Task objective:
Using the records below, quote only the span that opens with the line containing "Write the Blender" and closes with the line containing "before = set(bpy.data.objects)", exactly and inclusively.
───── Data to process ─────
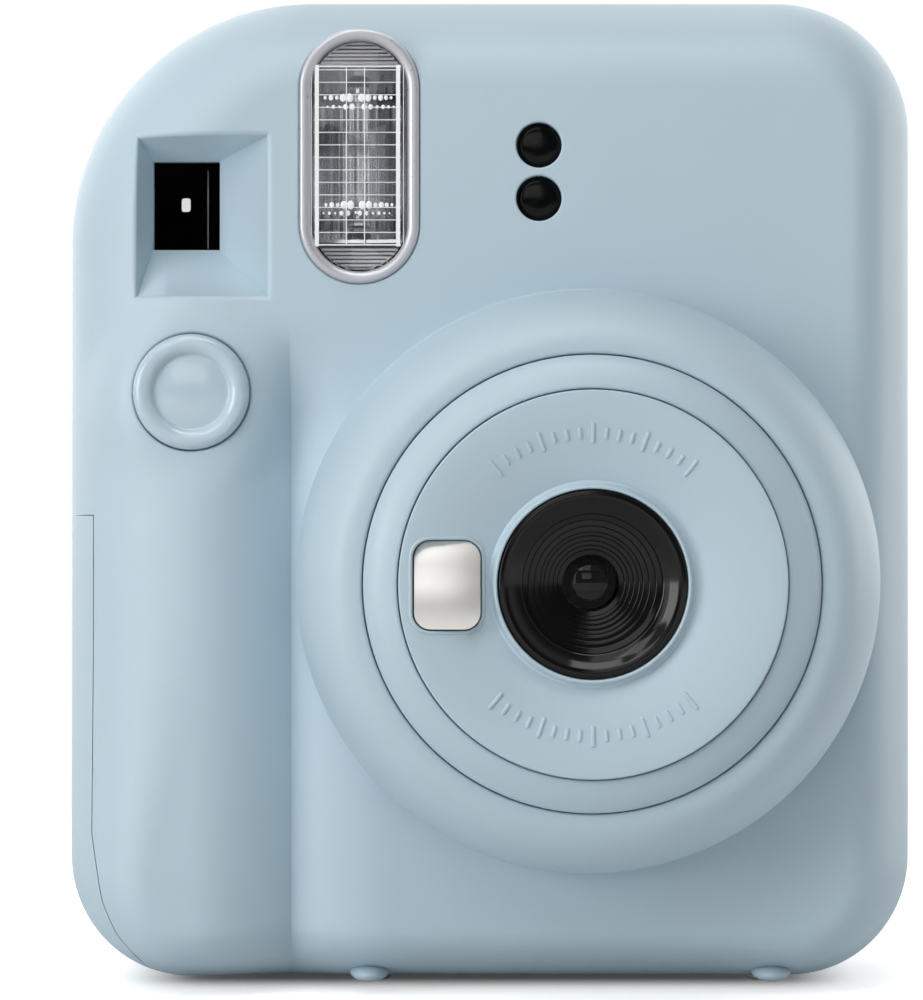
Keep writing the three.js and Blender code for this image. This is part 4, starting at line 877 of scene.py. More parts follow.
def hinge_spans():
    """Where the door's knuckles and the cover's lugs lie along the hinge"""
    low = FILM_DOOR.bottom + HINGE.lug + HINGE.inset
    high = FILM_DOOR.top - HINGE.lug - HINGE.inset - HINGE.length
    knuckles = [(low, low + HINGE.length), (high, high + HINGE.length)]
    lugs = [low - CLEARANCE - HINGE.lug, high + HINGE.length + CLEARANCE]
    return knuckles, [(z, z + HINGE.lug) for z in lugs]


door_x = (FILM_DOOR.left + FILM_DOOR.right) / 2
door_z = (FILM_DOOR.bottom + FILM_DOOR.top) / 2
door_width = FILM_DOOR.right - FILM_DOOR.left
door_height = FILM_DOOR.top - FILM_DOOR.bottom
door_shape = rectangle(door_x, door_z, door_width, door_height, FILM_DOOR.corner)
knuckle_spans, lug_spans = hinge_spans()
hinge_centre = (HINGE.x, HINGE.y, 0)


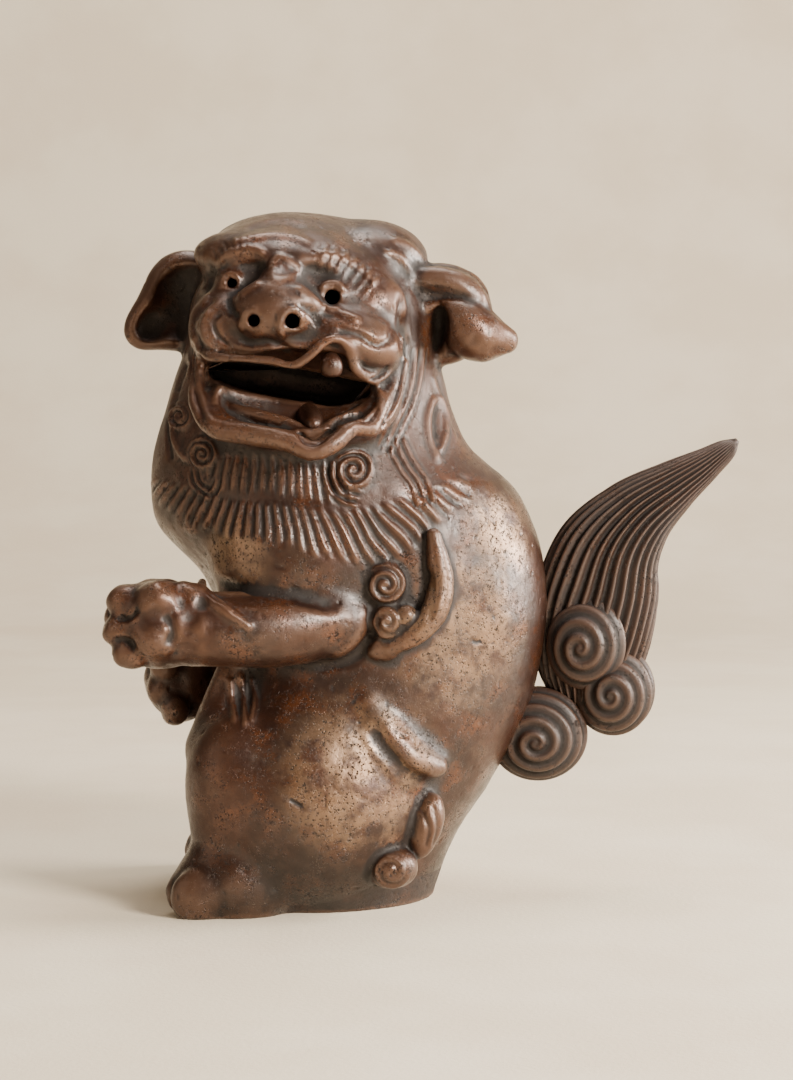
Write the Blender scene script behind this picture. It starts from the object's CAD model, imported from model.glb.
"""Seated guardian lion in unglazed stoneware: the modelled clay surfaces, their finish, and a studio to see them in.

Lengths are millimetres in the shaping code and metres in Blender. +Z is up, the turned head looks along -Y, and
the body heads along -X. "Near" is the flank at -Y and "far" is the flank at +Y.
"""
import math

import bpy
import numpy as np
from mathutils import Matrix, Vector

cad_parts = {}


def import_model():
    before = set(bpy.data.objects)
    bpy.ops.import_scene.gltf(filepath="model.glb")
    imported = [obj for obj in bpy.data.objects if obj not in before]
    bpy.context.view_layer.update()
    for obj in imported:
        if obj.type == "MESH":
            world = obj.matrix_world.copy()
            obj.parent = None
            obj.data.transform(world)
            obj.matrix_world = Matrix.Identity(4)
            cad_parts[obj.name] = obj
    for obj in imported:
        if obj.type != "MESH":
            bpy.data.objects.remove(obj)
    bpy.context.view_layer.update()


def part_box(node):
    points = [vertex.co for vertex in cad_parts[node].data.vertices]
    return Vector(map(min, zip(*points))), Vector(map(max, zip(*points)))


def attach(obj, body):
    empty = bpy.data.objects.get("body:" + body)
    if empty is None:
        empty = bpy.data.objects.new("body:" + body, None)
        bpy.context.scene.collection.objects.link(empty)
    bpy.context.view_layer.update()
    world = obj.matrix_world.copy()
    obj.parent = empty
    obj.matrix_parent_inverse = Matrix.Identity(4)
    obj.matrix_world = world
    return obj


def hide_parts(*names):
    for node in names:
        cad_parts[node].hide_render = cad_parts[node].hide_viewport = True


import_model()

import openvdb
from mathutils import Vector

MM = 0.001

# ---- Places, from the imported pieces, in millimetres ----


def span(*nodes):
    """Lowest and highest corners of some nodes together."""
    boxes = [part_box(node) for node in nodes]
    low = np.min([np.array(b[0]) for b in boxes], axis=0) / MM
    high = np.max([np.array(b[1]) for b in boxes], axis=0) / MM
    return low, high


def by(anchor, x, y, z):
    """A point at an offset from an anchor."""
    return (anchor[0] + x, anchor[1] + y, anchor[2] + z)


def middle(node):
    """The middle of a node's box, to a tenth of a millimetre."""
    return tuple(np.round(np.mean(span(node), axis=0), 1))


floor_level = span("base_slab")[0][2]
slab_top, mane_seam = span("body_left_shell")[0][2], span("body_left_shell")[1][2]
neck_top = span("mane_collar")[1][2]
skull_low, skull_high = span("skull_cap")
CROWN = ((skull_low[0] + skull_high[0]) / 2, 0.0, skull_high[2])     # top of the head, over its middle
haunch_low, haunch_high = span("left_haunch")
HAUNCH = tuple((haunch_low + haunch_high) / 2)
foot_low, foot_high = span("left_hind_foot")
FOOT = ((foot_low[0] + foot_high[0]) / 2, (foot_low[1] + foot_high[1]) / 2, floor_level)
near_arm_low, near_arm_high = span("left_foreleg")
PAW = (near_arm_low[0], (near_arm_low[1] + near_arm_high[1]) / 2, (near_arm_low[2] + near_arm_high[2]) / 2)
far_arm_low, far_arm_high = span("right_foreleg")
FAR_PAW = (far_arm_low[0], (far_arm_low[1] + far_arm_high[1]) / 2, far_arm_low[2])
THIGH, ARM, FAR_ARM = middle("left_haunch"), middle("left_foreleg"), middle("right_foreleg")
FLAME_AT, CURLS_AT, HOCK = middle("left_shoulder_flame"), middle("left_shoulder_curls"), middle("left_hock_tuft")

# ---- Curves and distance fields: a field is negative inside the clay and positive outside ----


def smooth_row(values, at, x):
    """Smooth curve through a row of values: cubic Hermite spans with central slopes."""
    at, values = np.asarray(at, float), np.asarray(values, float)
    slopes = np.gradient(values, at)
    n = np.clip(np.searchsorted(at, x) - 1, 0, len(at) - 2)
    w = at[n + 1] - at[n]
    t = np.clip((x - at[n]) / w, 0, 1)
    h00, h10 = 2 * t**3 - 3 * t**2 + 1, t**3 - 2 * t**2 + t
    h01, h11 = -2 * t**3 + 3 * t**2, t**3 - t**2
    return h00 * values[n] + h10 * w * slopes[n] + h01 * values[n + 1] + h11 * w * slopes[n + 1]


def smooth_path(points, count=18):
    """Evenly spaced points on a smooth curve through a few."""
    points = np.asarray(points, float)
    if len(points) < 3:
        return points
    at = np.concatenate([[0], np.cumsum(np.linalg.norm(np.diff(points, axis=0), axis=1))])
    where = np.linspace(0, at[-1], count)
    return np.column_stack([smooth_row(points[:, n], at, where) for n in range(points.shape[1])])


def smooth_union(a, b, k):
    """Smaller of two fields, with a fillet of about k where they cross: their mix less k h (1 - h)."""
    h = np.clip(0.5 + 0.5 * (b - a) / k, 0, 1)
    return b * (1 - h) + a * h - k * h * (1 - h)


class Ball:
    """An ellipsoid lump that leans about Y by some degrees.

    Near-distance: k0 (k0 - 1) / k1, with k0 = |q / r| and k1 = |q / r^2|.
    """

    def __init__(self, centre, radii, lean=0):
        self.centre = np.asarray(centre, float)
        self.radii = np.asarray(radii, float)
        c, s = math.cos(math.radians(lean)), math.sin(math.radians(lean))
        self.turn = np.array([[c, 0, s], [0, 1, 0], [-s, 0, c]])
        self.low = self.centre - self.radii.max()
        self.high = self.centre + self.radii.max()

    def field(self, p):
        q = (p - self.centre) @ self.turn
        k0 = np.linalg.norm(q / self.radii, axis=1)
        k1 = np.linalg.norm(q / self.radii**2, axis=1) + 1e-9
        return k0 * (k0 - 1) / k1


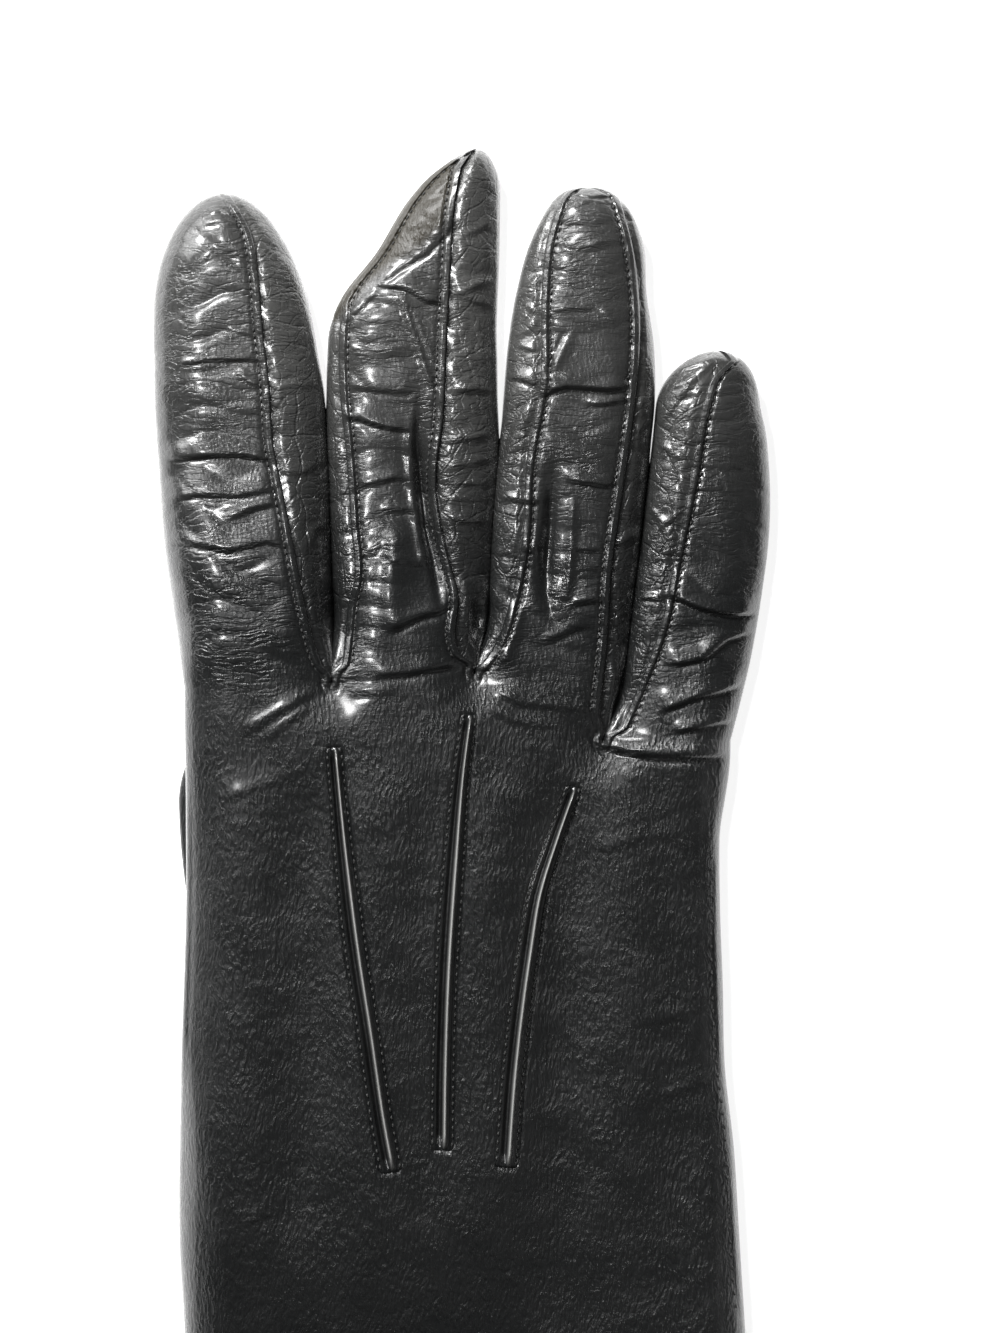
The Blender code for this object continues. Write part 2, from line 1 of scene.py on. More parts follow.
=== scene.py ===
─────
Task result:
Write the Blender scene script behind this picture. It starts from the object's CAD model, imported from model.glb.
"""Seated guardian lion in unglazed stoneware: the modelled clay surfaces, their finish, and a studio to see them in.

Lengths are millimetres in the shaping code and metres in Blender. +Z is up, the turned head looks along -Y, and
the body heads along -X. "Near" is the flank at -Y and "far" is the flank at +Y.
"""
import math

import bpy
import numpy as np
from mathutils import Matrix, Vector

cad_parts = {}


def import_model():
    before = set(bpy.data.objects)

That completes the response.